Planning soon got underway to build a church with its foundation stone laid on Friday, October 14, 1864 and was opened for worship on Christmas Day, a Sunday, that same year.

The Primitive Methodist church building (left), the hall (right) and cemetery (back) where William and Sarah Page were buried.

William and Sarah were very active in the life of the church, with an indication of this coming when the Rev. Thomas Mell, presented them with a book as a thankyou gift. The book “History of the Primitive Methodist Connexion to MDCCCLX” (i.e 1860) printed in 1864. The inscription reads, “Mr and Mrs William Page, Bracknell. With the best wishes of the Rev. Thomas Mell as a small acknowledgment of their many kindnesses to him, Christmas Day 1872”.

Both Sarah and William died at Bracknell, Sarah on 30 March 1883 and William on 16 July 1887 and are buried together in the Primitive Methodist cemetery at the rear of the church.

The headstone for William and Sarah Page buried at the Primitive Methodist Church Cemetery in Bracknell, Tasmania.

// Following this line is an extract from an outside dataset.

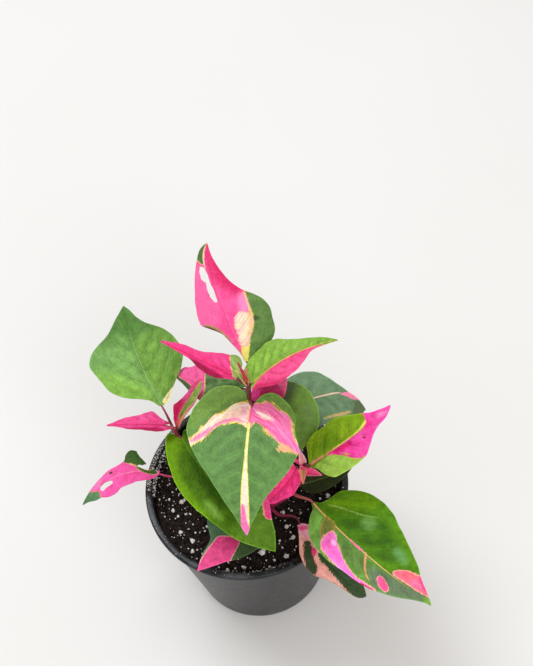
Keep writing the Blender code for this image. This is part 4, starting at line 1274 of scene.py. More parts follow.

William Page 1812-1887 | Sarah Page 1812-1883

By Ivan Badcock written on 3 March 2021

This post was first published on 4th of April 2021, which is the 22 year anniversary of his mother Elma’s death on Easter Sunday in 1999. Elma was the daughter of John Thomas Page and the great granddaughter of William Page. She would have been very happy to see this article. Elma is buried with her husband Eric Badcock in the Bishopsbourne Church Cemetery in Bishopsbourne, Tasmania.